On July 18, 1996, police said human skeletal remains were found in a wooded area near Bank of America Stadium in Charlotte. The remains were taken to the Mecklenburg County Medical Examiner’s Office, where the victim was determined to be a woman. The manner of death was ruled a homicide. Despite efforts to identify the victim through conventional means, detectives were unsuccessful.
In 2022, police said the remains were sent to Raleigh for an osteological examination by a forensic anthropologist. With funding from the Charlotte-Mecklenburg Police Foundation, bones were sent to Othram Labs in Texas for advanced DNA testing. The first attempt to obtain DNA was unsuccessful due to the condition of the remains.
In 2024, the Mecklenburg County Medical Examiner’s Office sent additional bones to Othram Labs for another DNA extraction. With continued funding from the Charlotte-Mecklenburg Police Foundation, Othram Labs succeeded in obtaining a genetic profile. The victim’s profile was loaded into two consumer genealogy databases, GEDmatch and Family Tree DNA, which cooperate with law enforcement.

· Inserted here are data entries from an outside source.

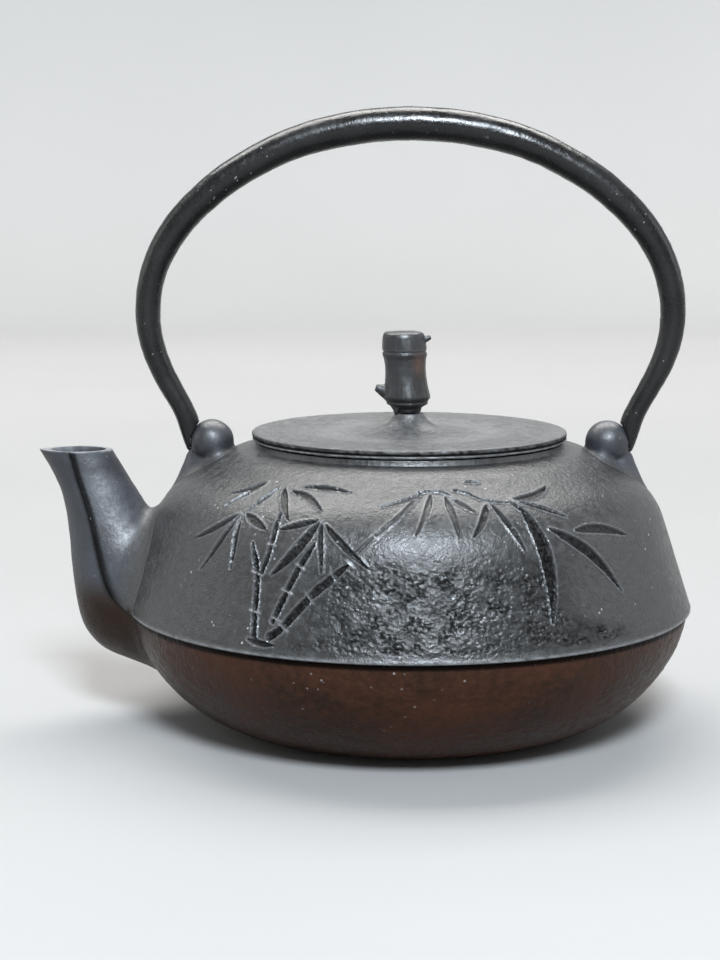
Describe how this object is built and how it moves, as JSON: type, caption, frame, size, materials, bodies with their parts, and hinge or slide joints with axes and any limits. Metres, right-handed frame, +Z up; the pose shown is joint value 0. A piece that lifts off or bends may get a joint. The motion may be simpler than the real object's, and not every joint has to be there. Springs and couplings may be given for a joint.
{
  "type": "cast iron teapot",
  "caption": "Round cast iron teapot with a bail handle, flat lid with a bamboo-shaped knob, upright spout and a lift-out steel infuser.",
  "frame": {"origin": "centre of the flat that the pot stands on, on the pot's axis", "axes": "+Z up along the pot's axis, -X towards the spout, the upright bail in the XZ plane, -Y towards the side with the bamboo relief"},
  "size_m": [0.2099, 0.181, 0.1968],
  "materials": {
    "shell_iron": "sand-cast, fine grained, satin matte, charcoal grey",
    "bowl_iron": "sand-cast, dark brownish, lightly lumpy, satin",
    "satin_iron": "smooth satin, bluish grey",
    "black_iron": "semi-gloss black with fine casting bumps",
    "lid_iron": "matte grey, fine sand texture, rougher edge",
    "steel": "satin stainless sheet",
    "mesh_steel": "fine woven stainless mesh"
  },
  "bodies": {
    "pot": {"pot_shell": "shell_iron", "pot_bowl": "bowl_iron", "spout": "satin_iron", "lug_left": "satin_iron", "lug_right": "satin_iron"},
    "bail": {"handle": "black_iron"},
    "infuser": {"infuser_rim": "steel", "infuser_mesh": "mesh_steel", "infuser_base": "steel"},
    "lid": {"lid": "lid_iron", "knob_washer": "steel"},
    "knob": {"lid_knob": "black_iron", "knob_tang": "black_iron"}
  },
  "joints": [
    {"name": "bail_swing", "type": "hinge", "parent": "pot", "child": "bail", "pos_m": [0, 0, 0.0905], "axis": [1, 0, 0], "range_deg": [-105, 105]},
    {"name": "infuser_lift", "type": "slide", "parent": "pot", "child": "infuser", "axis": [0, 0, 1], "range_m": [0, 0.026]},
    {"name": "lid_lift", "type": "slide", "parent": "infuser", "child": "lid", "axis": [0, 0, 1], "range_m": [0, 0.03]},
    {"name": "knob_turn", "type": "hinge", "parent": "lid", "child": "knob", "pos_m": [0, 0, 0.0998], "axis": [0, 0, 1], "continuous": true}
  ]
}
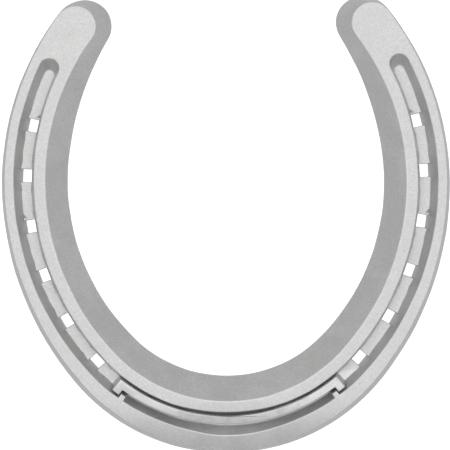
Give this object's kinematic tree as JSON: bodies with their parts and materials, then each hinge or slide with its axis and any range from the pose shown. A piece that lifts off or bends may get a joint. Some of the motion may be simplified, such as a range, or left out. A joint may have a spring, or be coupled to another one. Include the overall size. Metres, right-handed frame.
{
  "type": "horseshoe",
  "caption": "Fullered front horseshoe for racing, nailed to a hoof: flat U-shaped aluminium web with sloped inner edge, rolled toe and a T-headed steel wear insert in the toe crease.",
  "frame": {"origin": "middle of the shoe's bounding box, on the plane of the hoof face", "axes": "+Z out of the ground face, +Y from toe to heels, X across the branches; the shoe is the same on both sides of X = 0"},
  "size_m": [0.1328, 0.1347, 0.008],
  "materials": {
    "forged_aluminium": "shot-blasted, matt, light silver grey",
    "insert_steel": "blasted steel, matt, slightly darker than the shoe"
  },
  "bodies": {
    "root": {"shoe_body": "forged_aluminium", "toe_insert": "insert_steel"}
  },
  "joints": []
}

The CMPD Cold Case Unit partnered with Ramapo College of New Jersey’s Investigative Genetic Genealogy Center (IGG) to perform investigative genetic genealogy research. The IGG team quickly identified the victim as Betty Benton. Detectives then contacted her family members, learning that Benton had not been heard from since the early 1990s. A DNA profile from a family member confirmed that the victim was Betty Benton.

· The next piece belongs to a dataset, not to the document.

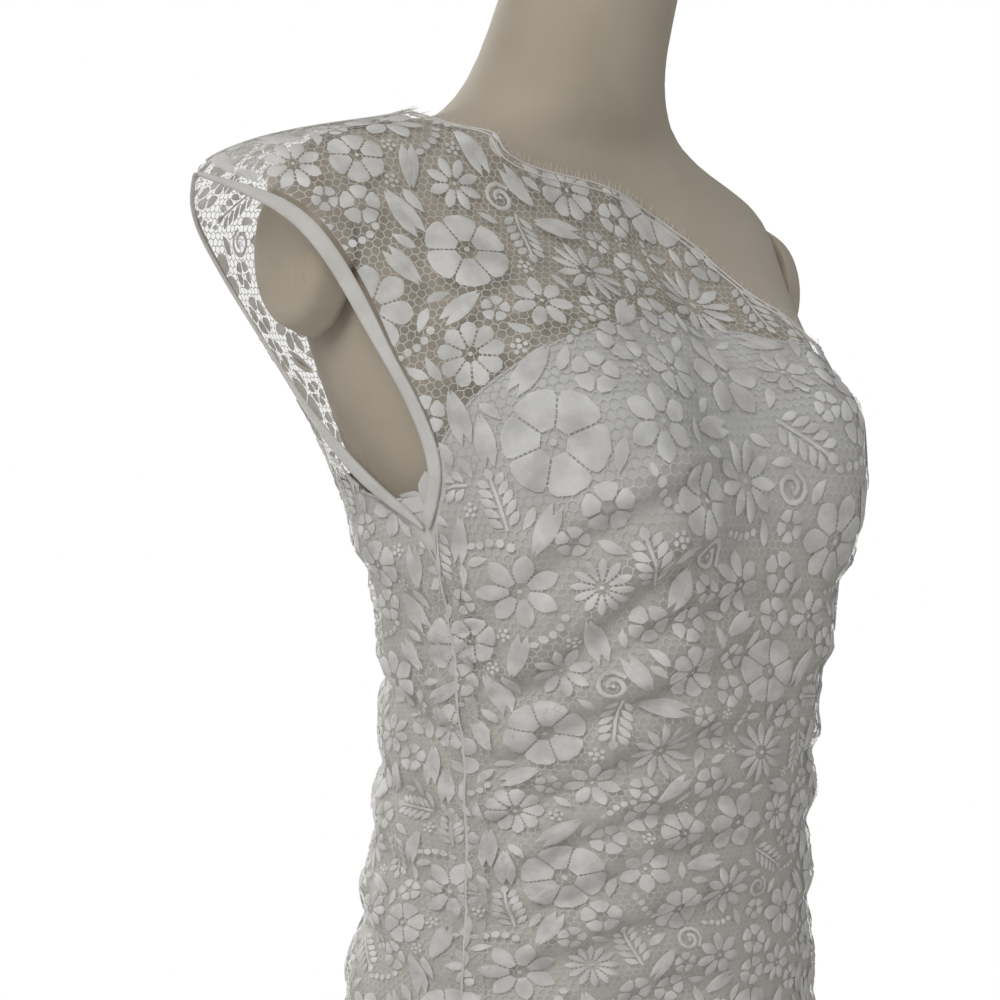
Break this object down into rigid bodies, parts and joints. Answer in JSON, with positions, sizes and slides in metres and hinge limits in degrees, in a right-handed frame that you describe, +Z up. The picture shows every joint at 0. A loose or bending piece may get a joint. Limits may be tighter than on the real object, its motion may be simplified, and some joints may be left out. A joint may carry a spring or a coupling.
{
  "type": "lace gown on dress form",
  "caption": "Floor-length one-shouldered lace gown with a gathered waist, worn by a limbless dress form on a round stand.",
  "frame": {"origin": "centre of the round base's underside, on the floor, under the pole", "axes": "+Z up along the pole, the gown's front towards -Y, the wearer's right towards -X"},
  "size_m": [0.4762, 0.4502, 1.545],
  "materials": {
    "lace": "matt ivory lace of flowers on a hexagonal net",
    "lining": "soft satin-faced crepe, off-white",
    "lace_edge": "corded and folded lace edging, matt",
    "form_cover": "plain woven cover, matt, stretched smooth",
    "pole_metal": "satin",
    "base_enamel": "smooth satin enamel"
  },
  "bodies": {
    "root": {"lace_front": "lace", "lace_back": "lace", "lining_front": "lining", "lining_back": "lining", "armhole_binding_front": "lace_edge", "armhole_binding_back": "lace_edge", "neck_edge_front": "lace_edge", "neck_edge_back": "lace_edge", "form_torso": "form_cover", "arm_cap_right": "form_cover", "arm_cap_left": "form_cover", "stand_pole": "pole_metal", "stand_base": "base_enamel"}
  },
  "joints": []
}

Betty Jean Benton was born in Louisiana on Feb. 27, 1954. She spent most of her life in Chicago. She was reported missing in 1992 and last contacted family members in February 1991, telling them she was in North Carolina. Detectives have been unable to find any record of Benton in North Carolina.
Police are asking for the public’s help in this case. Anyone who may have had contact with Betty Jean Benton in North Carolina is urged to contact detectives. Her murder is still under investigation by the Cold Case Unit under complaint number 19960718-1043-00. Those with information should call 704-432-TIPS to speak directly with a detective.
As of April 4, 2025, the CMPD Cold Case Unit is still working to identify at least nine other victims, whose remains were discovered as far back as 1932.